### Instructions for the task
Copy every line in the records below that contains the word "bodies".

Collected data entries:
★ ★ ★

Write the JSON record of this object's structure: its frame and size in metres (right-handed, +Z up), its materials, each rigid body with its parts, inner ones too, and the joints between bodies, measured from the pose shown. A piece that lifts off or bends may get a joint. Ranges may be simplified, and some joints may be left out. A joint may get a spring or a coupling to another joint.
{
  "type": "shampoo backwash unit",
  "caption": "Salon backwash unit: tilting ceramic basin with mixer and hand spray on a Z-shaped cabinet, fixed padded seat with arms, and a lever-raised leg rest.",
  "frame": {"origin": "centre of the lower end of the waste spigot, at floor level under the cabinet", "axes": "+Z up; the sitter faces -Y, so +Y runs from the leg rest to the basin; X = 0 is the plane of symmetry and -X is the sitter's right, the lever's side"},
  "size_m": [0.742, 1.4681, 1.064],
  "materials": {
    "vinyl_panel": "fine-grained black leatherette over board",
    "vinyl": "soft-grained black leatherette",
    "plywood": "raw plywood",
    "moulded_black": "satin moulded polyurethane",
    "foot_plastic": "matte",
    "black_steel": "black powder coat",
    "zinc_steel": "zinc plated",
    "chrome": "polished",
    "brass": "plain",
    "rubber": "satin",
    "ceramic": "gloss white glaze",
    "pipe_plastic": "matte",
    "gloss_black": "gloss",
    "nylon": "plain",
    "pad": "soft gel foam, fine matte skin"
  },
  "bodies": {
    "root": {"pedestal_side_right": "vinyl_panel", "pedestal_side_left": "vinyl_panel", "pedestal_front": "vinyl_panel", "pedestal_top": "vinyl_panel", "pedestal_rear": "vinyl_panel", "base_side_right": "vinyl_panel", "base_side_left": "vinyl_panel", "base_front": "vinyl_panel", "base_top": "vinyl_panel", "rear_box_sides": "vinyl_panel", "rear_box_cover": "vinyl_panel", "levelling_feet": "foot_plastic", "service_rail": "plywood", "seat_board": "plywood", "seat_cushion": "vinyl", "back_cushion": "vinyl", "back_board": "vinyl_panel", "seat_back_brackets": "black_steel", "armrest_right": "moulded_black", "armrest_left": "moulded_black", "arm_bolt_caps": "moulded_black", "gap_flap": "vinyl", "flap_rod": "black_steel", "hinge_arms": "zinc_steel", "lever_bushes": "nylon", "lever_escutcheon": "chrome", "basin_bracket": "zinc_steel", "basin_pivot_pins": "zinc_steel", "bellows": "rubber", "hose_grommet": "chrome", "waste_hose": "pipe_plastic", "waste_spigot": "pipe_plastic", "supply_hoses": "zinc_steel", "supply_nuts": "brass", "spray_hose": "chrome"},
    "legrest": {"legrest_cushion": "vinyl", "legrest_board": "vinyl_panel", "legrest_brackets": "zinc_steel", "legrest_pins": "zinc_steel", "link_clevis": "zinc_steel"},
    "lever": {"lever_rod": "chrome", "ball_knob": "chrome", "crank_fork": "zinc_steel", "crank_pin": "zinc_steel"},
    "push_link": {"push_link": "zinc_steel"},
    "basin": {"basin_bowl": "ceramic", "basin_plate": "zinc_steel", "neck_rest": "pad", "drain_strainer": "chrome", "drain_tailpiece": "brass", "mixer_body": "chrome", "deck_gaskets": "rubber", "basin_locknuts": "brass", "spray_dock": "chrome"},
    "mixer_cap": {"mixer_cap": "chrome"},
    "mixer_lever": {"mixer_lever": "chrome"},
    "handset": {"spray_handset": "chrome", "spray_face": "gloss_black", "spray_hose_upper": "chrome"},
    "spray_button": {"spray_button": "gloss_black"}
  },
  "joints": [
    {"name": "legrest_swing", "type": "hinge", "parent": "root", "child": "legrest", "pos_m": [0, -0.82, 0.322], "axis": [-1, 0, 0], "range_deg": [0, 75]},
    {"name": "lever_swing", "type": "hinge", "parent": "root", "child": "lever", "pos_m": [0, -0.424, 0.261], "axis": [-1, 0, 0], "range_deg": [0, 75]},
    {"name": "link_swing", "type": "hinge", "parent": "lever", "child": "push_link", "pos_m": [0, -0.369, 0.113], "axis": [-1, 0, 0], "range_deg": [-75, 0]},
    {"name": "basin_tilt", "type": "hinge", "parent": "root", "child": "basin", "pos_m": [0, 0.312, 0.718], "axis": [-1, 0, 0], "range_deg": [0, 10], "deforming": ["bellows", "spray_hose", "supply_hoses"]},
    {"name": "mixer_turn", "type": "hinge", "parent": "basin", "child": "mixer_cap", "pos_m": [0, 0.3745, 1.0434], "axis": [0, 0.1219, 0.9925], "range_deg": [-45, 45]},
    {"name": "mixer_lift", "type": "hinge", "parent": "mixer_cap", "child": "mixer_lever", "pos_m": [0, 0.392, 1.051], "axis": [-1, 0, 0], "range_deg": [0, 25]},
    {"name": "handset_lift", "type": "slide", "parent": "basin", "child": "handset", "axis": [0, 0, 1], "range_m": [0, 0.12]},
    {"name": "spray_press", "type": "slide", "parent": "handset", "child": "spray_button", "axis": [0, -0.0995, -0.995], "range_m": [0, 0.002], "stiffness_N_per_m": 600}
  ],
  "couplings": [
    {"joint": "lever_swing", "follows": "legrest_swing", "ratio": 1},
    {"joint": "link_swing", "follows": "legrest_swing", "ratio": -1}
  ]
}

★ ★ ★

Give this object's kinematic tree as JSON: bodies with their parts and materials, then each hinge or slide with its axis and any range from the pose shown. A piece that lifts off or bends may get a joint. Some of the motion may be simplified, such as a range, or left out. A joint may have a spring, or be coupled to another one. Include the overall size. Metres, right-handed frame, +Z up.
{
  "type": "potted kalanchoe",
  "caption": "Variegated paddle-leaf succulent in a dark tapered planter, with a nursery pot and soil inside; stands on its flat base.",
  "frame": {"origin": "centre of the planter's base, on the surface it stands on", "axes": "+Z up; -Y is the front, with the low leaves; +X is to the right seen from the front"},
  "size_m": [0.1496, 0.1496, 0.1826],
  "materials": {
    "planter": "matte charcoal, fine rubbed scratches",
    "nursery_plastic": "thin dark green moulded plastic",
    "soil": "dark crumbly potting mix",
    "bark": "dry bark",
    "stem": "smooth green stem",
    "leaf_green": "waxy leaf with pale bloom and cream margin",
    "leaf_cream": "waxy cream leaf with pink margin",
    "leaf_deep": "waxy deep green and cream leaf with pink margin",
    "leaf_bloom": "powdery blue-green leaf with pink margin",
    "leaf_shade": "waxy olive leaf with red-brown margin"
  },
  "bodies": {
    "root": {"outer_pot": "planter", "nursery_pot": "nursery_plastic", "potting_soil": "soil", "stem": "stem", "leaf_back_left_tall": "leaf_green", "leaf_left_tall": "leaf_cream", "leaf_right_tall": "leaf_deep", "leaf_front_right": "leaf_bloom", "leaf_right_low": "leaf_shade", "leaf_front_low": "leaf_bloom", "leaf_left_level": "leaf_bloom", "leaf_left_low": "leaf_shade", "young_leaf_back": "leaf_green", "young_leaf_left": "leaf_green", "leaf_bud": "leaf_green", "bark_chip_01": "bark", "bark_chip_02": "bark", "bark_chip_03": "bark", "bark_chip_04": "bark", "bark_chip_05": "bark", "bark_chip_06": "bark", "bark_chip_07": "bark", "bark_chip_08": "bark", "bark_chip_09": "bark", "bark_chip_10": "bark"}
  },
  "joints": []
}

★ ★ ★

### Task result
Write the JSON record of this object's structure: its frame and size in metres (right-handed, +Z up), its materials, each rigid body with its parts, inner ones too, and the joints between bodies, measured from the pose shown. A piece that lifts off or bends may get a joint. Ranges may be simplified, and some joints may be left out. A joint may get a spring or a coupling to another joint.
  "bodies": {
Give this object's kinematic tree as JSON: bodies with their parts and materials, then each hinge or slide with its axis and any range from the pose shown. A piece that lifts off or bends may get a joint. Some of the motion may be simplified, such as a range, or left out. A joint may have a spring, or be coupled to another one. Include the overall size. Metres, right-handed frame, +Z up.
  "bodies": {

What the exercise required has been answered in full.